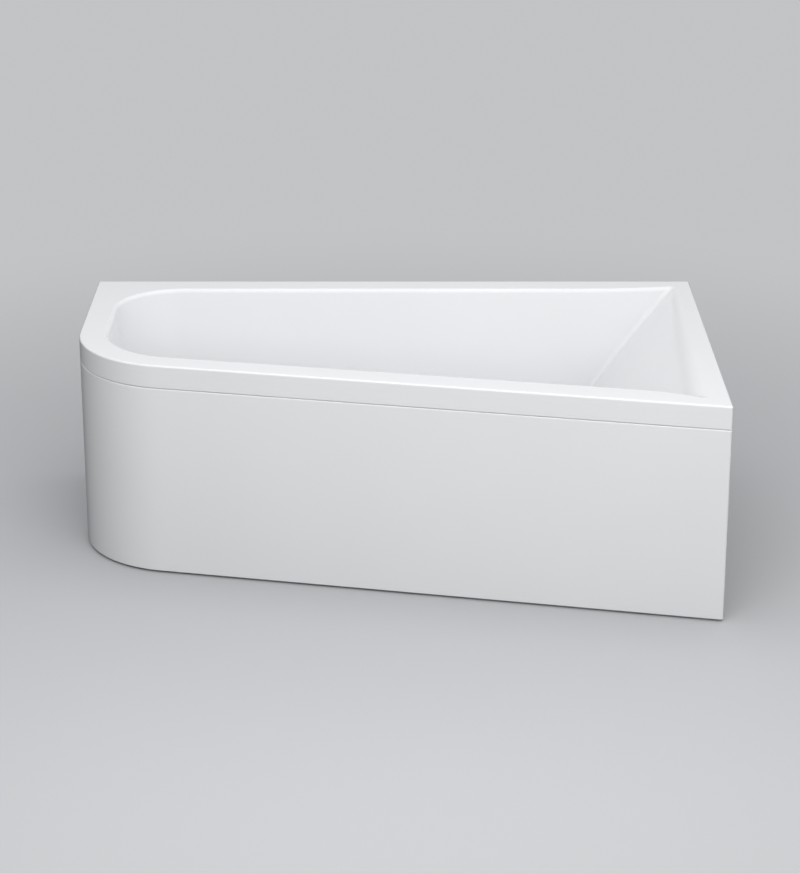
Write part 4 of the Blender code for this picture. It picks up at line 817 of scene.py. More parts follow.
chipboard = Finish("chipboard", "chipboard", (0.46, 0.33, 0.20), 0.75)
flakes = chipboard.cells(0.0045, (2.2, 1.3, 0.5), (0, 0, 35))
chipboard.tones(flakes, (0.33, 0.22, 0.12), (0.47, 0.34, 0.21), (0.60, 0.47, 0.31))
chipboard.gloss(flakes, 0.65, 0.85)
chipboard.relief(flakes, 0.00015).relief(chipboard.clouds(0.0012, 3), 0.0001)

board_top = floor_top - SHELL_WALL - BACKING_WALL - 2 * GAP
board_bottom = board_top - BOARD_THICKNESS
board_line = basin_outline(BASIN_DEPTH, BOARD_MARGIN)
board_form = skin([at_height(board_line, z) for z in (board_bottom, board_top)], caps=(-1, 0))
bmesh.ops.recalc_face_normals(board_form, faces=board_form.faces)
board = piece_from("floor_board", board_form, chipboard, ["base_board"])
at_board = at(DRAIN.x, DRAIN.y, board_bottom)
drill(board, "board_cut", BOARD_HOLE_RADIUS, 2 * CUT_LENGTH, at_board)
settle(board)
print("board underside at", round(board_bottom, 4))

# %% [markdown]
# ## Plywood strips
#
# Three strips of plywood stiffen the rim and the apron, and give screws something to bite. The faces
# show long grain, and the edges show the plies. Each strip is a block with its own axes, length along
# X and plies across Y, so that one material fits them all. The strip at the left end is turned.

# %% Glue in the plywood
BATTEN_THICKNESS = 0.018
RIM_PLAY = 0.001
FRONT_BATTEN = (0.400, 0.106)
LEFT_BATTEN_START = 0.060
LEFT_BATTEN_LENGTH = 0.320
STIFFENER = (0.420, 0.156)
STIFFENER_SECTION = (0.012, 0.060)
STIFFENER_Z = 0.250
WOOD_EDGE = 0.0008

plywood = Finish("plywood", "plywood", (0.62, 0.47, 0.30), 0.6)
grain = plywood.clouds(0.003, 4, (30, 1, 2))
plies = plywood.clouds(0.0022, 1, (400, 1, 400))
plywood.tones(grain, (0.50, 0.35, 0.20), (0.64, 0.49, 0.31), (0.72, 0.58, 0.40))
plywood.gloss(plies, 0.5, 0.8)
plywood.relief(grain, 0.0001).relief(plies, 0.00025)
front_length = (plan[2] - plan[1]).length


def block_form(size, edge):
    """A block round the origin, with its edges broken."""
    form = bmesh.new()
    bmesh.ops.create_cube(form, size=1, matrix=Matrix.Diagonal((*size, 1)))
    edges = form.edges[:]
    bmesh.ops.bevel(form, geom=edges, offset=edge, segments=2, affect="EDGES", profile=0.5)
    return form


def front_place(along, inset, z):
    """A frame this far along the front: X along it, Y square into the bath, Z up."""
    spot = plan[1] + front_along * along + front_inward * inset
    return at(spot.x, spot.y, z) @ Matrix.Rotation(-slant, 4, "Z")


def strip(name, node, size, place, body="bath"):
    """A plywood block."""
    whole_piece(name, block_form(size, WOOD_EDGE), plywood, node, place, body)


rim_underside = BATH_HEIGHT - SHELL_WALL
batten_section = (BATTEN_THICKNESS, rim_underside - GAP - skirt_bottom)
batten_inset = RIM_EDGE + RIM_PLAY + BATTEN_THICKNESS / 2
batten_z = skirt_bottom + batten_section[1] / 2
batten_length = front_length - sum(FRONT_BATTEN)
place = front_place(FRONT_BATTEN[0] + batten_length / 2, batten_inset, batten_z)
strip("front_rim_strip", "rim_batten_front", (batten_length, *batten_section), place)
left_y = rear_y - LEFT_BATTEN_START - LEFT_BATTEN_LENGTH / 2
place = at(left_x + batten_inset, left_y, batten_z) @ quarter("Z")
strip("left_rim_strip", "rim_batten_left", (LEFT_BATTEN_LENGTH, *batten_section), place)
stiffener_size = (front_length - sum(STIFFENER), *STIFFENER_SECTION)
stiffener_inset = PANEL_WALL + GAP + STIFFENER_SECTION[0] / 2
place = front_place(STIFFENER[0] + stiffener_size[0] / 2, stiffener_inset, STIFFENER_Z)
strip("apron_strip", "apron_stiffener", stiffener_size, place, "apron")
print("front is", round(front_length, 4), "m long")

# %% [markdown]
# ## Bent zinc-plated steel
#
# The legs, clips and angles are pressed from zinc-plated strip. Zinc is a soft grey metal with a dull
# gloss, and large crystals that differ a little in tone. A bent strip is a line with rounded corners,
# drawn out to its width and then given the sheet's thickness, as a press brake does it.

# %% Make the zinc and the bent strip
BEND_RADIUS = 0.003

zinc = Finish("zinc_plated_steel", "zinc_steel", (0.60, 0.62, 0.64), 0.36, 1.0)
spangle = zinc.cells(0.006, (1.6, 1, 1), (0, 0, 20))
zinc.tones(spangle, (0.54, 0.56, 0.58), (0.61, 0.63, 0.65), (0.67, 0.69, 0.71))
zinc.gloss(zinc.clouds(0.012, 4), 0.26, 0.46)
zinc.relief(zinc.clouds(0.0015, 3, (6, 1, 1)), 0.00002)


def bent_piece(name, node, line, width, wall, place):
    """A strip with a line of (x, z) points as its section, bent at each and drawn out along Y."""
    points = softened(line, BEND_RADIUS, False)
    form = skin([[(p.x, y, p.y) for p in points] for y in (-width / 2, width / 2)], False, ())
    piece = piece_from(name, form, zinc, [node], place)
    thicken(piece, -wall)
    return piece


print("zinc has", len(zinc.tree.nodes), "nodes")

# %% [markdown]
# ## Leg rails
#
# Two channels lie across under the board, open side down, and carry the bath's weight to four feet.
# They run to the slanted front, so the right-hand one is longer. Each has holes for two threaded rods
# and is held by two screws.

# %% Lay the leg rails
RAIL_WIDTH = 0.040
RAIL_HEIGHT = 0.025
RAIL_WALL = 0.002
RAIL_XS = (-0.450, 0.320)
RAIL_END_INSET = 0.040
FOOT_END_INSET = 0.025
ROD_RADIUS = 0.005
RUNNING_GAP = 0.0005
SCREW_SHARES = (0.3, 0.7)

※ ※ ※

* **TASK TO CARRY OUT**
Repeat the material above in full, keeping every word.

* **SOLUTION FOR THIS TASK**
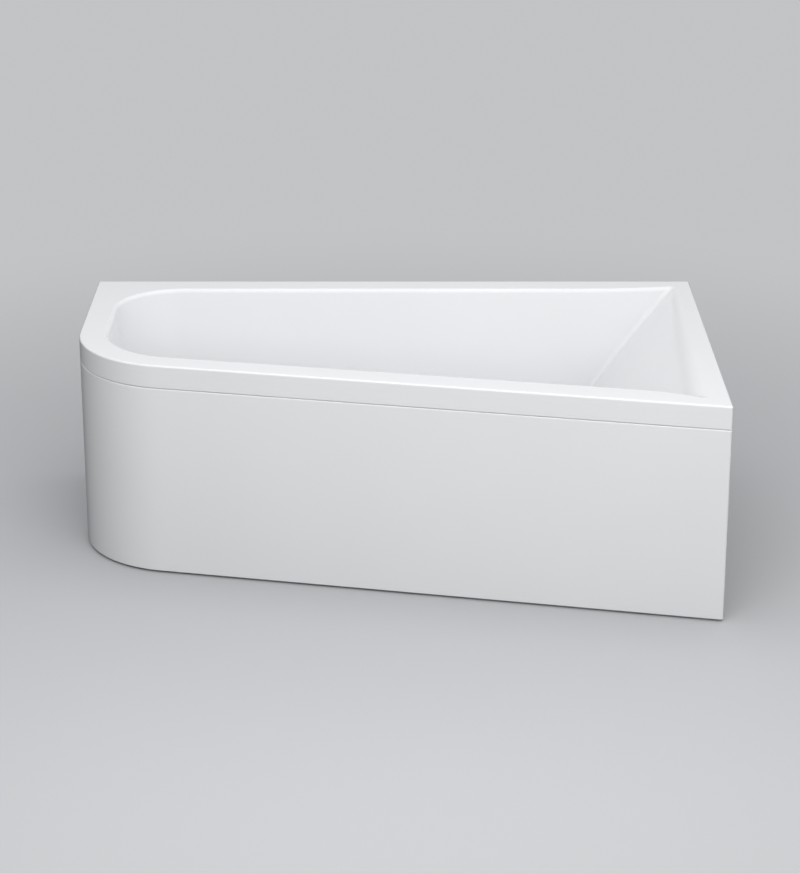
Write part 4 of the Blender code for this picture. It picks up at line 817 of scene.py. More parts follow.
chipboard = Finish("chipboard", "chipboard", (0.46, 0.33, 0.20), 0.75)
flakes = chipboard.cells(0.0045, (2.2, 1.3, 0.5), (0, 0, 35))
chipboard.tones(flakes, (0.33, 0.22, 0.12), (0.47, 0.34, 0.21), (0.60, 0.47, 0.31))
chipboard.gloss(flakes, 0.65, 0.85)
chipboard.relief(flakes, 0.00015).relief(chipboard.clouds(0.0012, 3), 0.0001)

board_top = floor_top - SHELL_WALL - BACKING_WALL - 2 * GAP
board_bottom = board_top - BOARD_THICKNESS
board_line = basin_outline(BASIN_DEPTH, BOARD_MARGIN)
board_form = skin([at_height(board_line, z) for z in (board_bottom, board_top)], caps=(-1, 0))
bmesh.ops.recalc_face_normals(board_form, faces=board_form.faces)
board = piece_from("floor_board", board_form, chipboard, ["base_board"])
at_board = at(DRAIN.x, DRAIN.y, board_bottom)
drill(board, "board_cut", BOARD_HOLE_RADIUS, 2 * CUT_LENGTH, at_board)
settle(board)
print("board underside at", round(board_bottom, 4))

# %% [markdown]
# ## Plywood strips
#
# Three strips of plywood stiffen the rim and the apron, and give screws something to bite. The faces
# show long grain, and the edges show the plies. Each strip is a block with its own axes, length along
# X and plies across Y, so that one material fits them all. The strip at the left end is turned.

# %% Glue in the plywood
BATTEN_THICKNESS = 0.018
RIM_PLAY = 0.001
FRONT_BATTEN = (0.400, 0.106)
LEFT_BATTEN_START = 0.060
LEFT_BATTEN_LENGTH = 0.320
STIFFENER = (0.420, 0.156)
STIFFENER_SECTION = (0.012, 0.060)
STIFFENER_Z = 0.250
WOOD_EDGE = 0.0008

plywood = Finish("plywood", "plywood", (0.62, 0.47, 0.30), 0.6)
grain = plywood.clouds(0.003, 4, (30, 1, 2))
plies = plywood.clouds(0.0022, 1, (400, 1, 400))
plywood.tones(grain, (0.50, 0.35, 0.20), (0.64, 0.49, 0.31), (0.72, 0.58, 0.40))
plywood.gloss(plies, 0.5, 0.8)
plywood.relief(grain, 0.0001).relief(plies, 0.00025)
front_length = (plan[2] - plan[1]).length


def block_form(size, edge):
    """A block round the origin, with its edges broken."""
    form = bmesh.new()
    bmesh.ops.create_cube(form, size=1, matrix=Matrix.Diagonal((*size, 1)))
    edges = form.edges[:]
    bmesh.ops.bevel(form, geom=edges, offset=edge, segments=2, affect="EDGES", profile=0.5)
    return form


def front_place(along, inset, z):
    """A frame this far along the front: X along it, Y square into the bath, Z up."""
    spot = plan[1] + front_along * along + front_inward * inset
    return at(spot.x, spot.y, z) @ Matrix.Rotation(-slant, 4, "Z")


def strip(name, node, size, place, body="bath"):
    """A plywood block."""
    whole_piece(name, block_form(size, WOOD_EDGE), plywood, node, place, body)


rim_underside = BATH_HEIGHT - SHELL_WALL
batten_section = (BATTEN_THICKNESS, rim_underside - GAP - skirt_bottom)
batten_inset = RIM_EDGE + RIM_PLAY + BATTEN_THICKNESS / 2
batten_z = skirt_bottom + batten_section[1] / 2
batten_length = front_length - sum(FRONT_BATTEN)
place = front_place(FRONT_BATTEN[0] + batten_length / 2, batten_inset, batten_z)
strip("front_rim_strip", "rim_batten_front", (batten_length, *batten_section), place)
left_y = rear_y - LEFT_BATTEN_START - LEFT_BATTEN_LENGTH / 2
place = at(left_x + batten_inset, left_y, batten_z) @ quarter("Z")
strip("left_rim_strip", "rim_batten_left", (LEFT_BATTEN_LENGTH, *batten_section), place)
stiffener_size = (front_length - sum(STIFFENER), *STIFFENER_SECTION)
stiffener_inset = PANEL_WALL + GAP + STIFFENER_SECTION[0] / 2
place = front_place(STIFFENER[0] + stiffener_size[0] / 2, stiffener_inset, STIFFENER_Z)
strip("apron_strip", "apron_stiffener", stiffener_size, place, "apron")
print("front is", round(front_length, 4), "m long")

# %% [markdown]
# ## Bent zinc-plated steel
#
# The legs, clips and angles are pressed from zinc-plated strip. Zinc is a soft grey metal with a dull
# gloss, and large crystals that differ a little in tone. A bent strip is a line with rounded corners,
# drawn out to its width and then given the sheet's thickness, as a press brake does it.

# %% Make the zinc and the bent strip
BEND_RADIUS = 0.003

zinc = Finish("zinc_plated_steel", "zinc_steel", (0.60, 0.62, 0.64), 0.36, 1.0)
spangle = zinc.cells(0.006, (1.6, 1, 1), (0, 0, 20))
zinc.tones(spangle, (0.54, 0.56, 0.58), (0.61, 0.63, 0.65), (0.67, 0.69, 0.71))
zinc.gloss(zinc.clouds(0.012, 4), 0.26, 0.46)
zinc.relief(zinc.clouds(0.0015, 3, (6, 1, 1)), 0.00002)


def bent_piece(name, node, line, width, wall, place):
    """A strip with a line of (x, z) points as its section, bent at each and drawn out along Y."""
    points = softened(line, BEND_RADIUS, False)
    form = skin([[(p.x, y, p.y) for p in points] for y in (-width / 2, width / 2)], False, ())
    piece = piece_from(name, form, zinc, [node], place)
    thicken(piece, -wall)
    return piece


print("zinc has", len(zinc.tree.nodes), "nodes")

# %% [markdown]
# ## Leg rails
#
# Two channels lie across under the board, open side down, and carry the bath's weight to four feet.
# They run to the slanted front, so the right-hand one is longer. Each has holes for two threaded rods
# and is held by two screws.

# %% Lay the leg rails
RAIL_WIDTH = 0.040
RAIL_HEIGHT = 0.025
RAIL_WALL = 0.002
RAIL_XS = (-0.450, 0.320)
RAIL_END_INSET = 0.040
FOOT_END_INSET = 0.025
ROD_RADIUS = 0.005
RUNNING_GAP = 0.0005
SCREW_SHARES = (0.3, 0.7)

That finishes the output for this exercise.